Copy each line exactly. Leave nothing out.

>> start

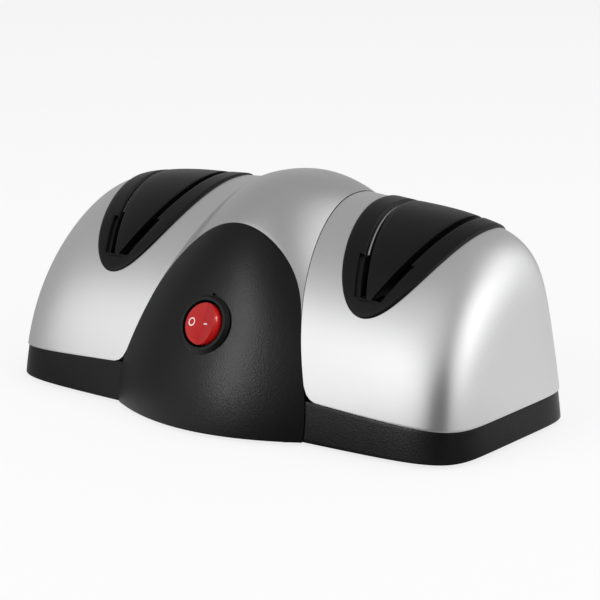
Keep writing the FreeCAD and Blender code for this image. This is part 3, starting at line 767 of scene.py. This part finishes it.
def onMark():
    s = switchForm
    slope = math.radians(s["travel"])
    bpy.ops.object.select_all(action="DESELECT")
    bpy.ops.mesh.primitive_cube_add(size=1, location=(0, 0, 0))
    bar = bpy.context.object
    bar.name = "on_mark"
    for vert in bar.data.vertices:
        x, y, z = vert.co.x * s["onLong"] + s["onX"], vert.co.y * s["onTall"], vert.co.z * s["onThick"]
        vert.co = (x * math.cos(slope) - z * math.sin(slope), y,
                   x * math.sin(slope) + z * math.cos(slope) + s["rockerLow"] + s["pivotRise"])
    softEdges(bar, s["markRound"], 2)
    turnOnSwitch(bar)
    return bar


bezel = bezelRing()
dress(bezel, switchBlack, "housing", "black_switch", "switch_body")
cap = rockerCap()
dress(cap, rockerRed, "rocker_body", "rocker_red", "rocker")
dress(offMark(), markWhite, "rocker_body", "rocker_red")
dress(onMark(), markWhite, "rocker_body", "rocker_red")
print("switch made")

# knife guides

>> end

_TASK SOLUTION:_
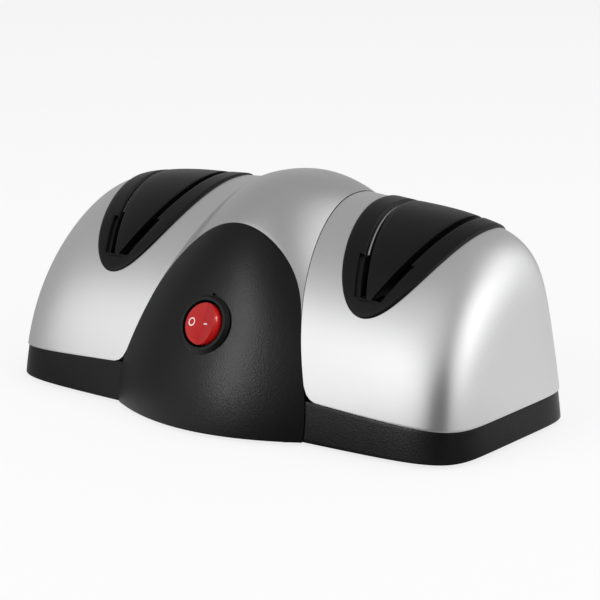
Keep writing the FreeCAD and Blender code for this image. This is part 3, starting at line 767 of scene.py. This part finishes it.
def onMark():
    s = switchForm
    slope = math.radians(s["travel"])
    bpy.ops.object.select_all(action="DESELECT")
    bpy.ops.mesh.primitive_cube_add(size=1, location=(0, 0, 0))
    bar = bpy.context.object
    bar.name = "on_mark"
    for vert in bar.data.vertices:
        x, y, z = vert.co.x * s["onLong"] + s["onX"], vert.co.y * s["onTall"], vert.co.z * s["onThick"]
        vert.co = (x * math.cos(slope) - z * math.sin(slope), y,
                   x * math.sin(slope) + z * math.cos(slope) + s["rockerLow"] + s["pivotRise"])
    softEdges(bar, s["markRound"], 2)
    turnOnSwitch(bar)
    return bar


bezel = bezelRing()
dress(bezel, switchBlack, "housing", "black_switch", "switch_body")
cap = rockerCap()
dress(cap, rockerRed, "rocker_body", "rocker_red", "rocker")
dress(offMark(), markWhite, "rocker_body", "rocker_red")
dress(onMark(), markWhite, "rocker_body", "rocker_red")
print("switch made")

# knife guides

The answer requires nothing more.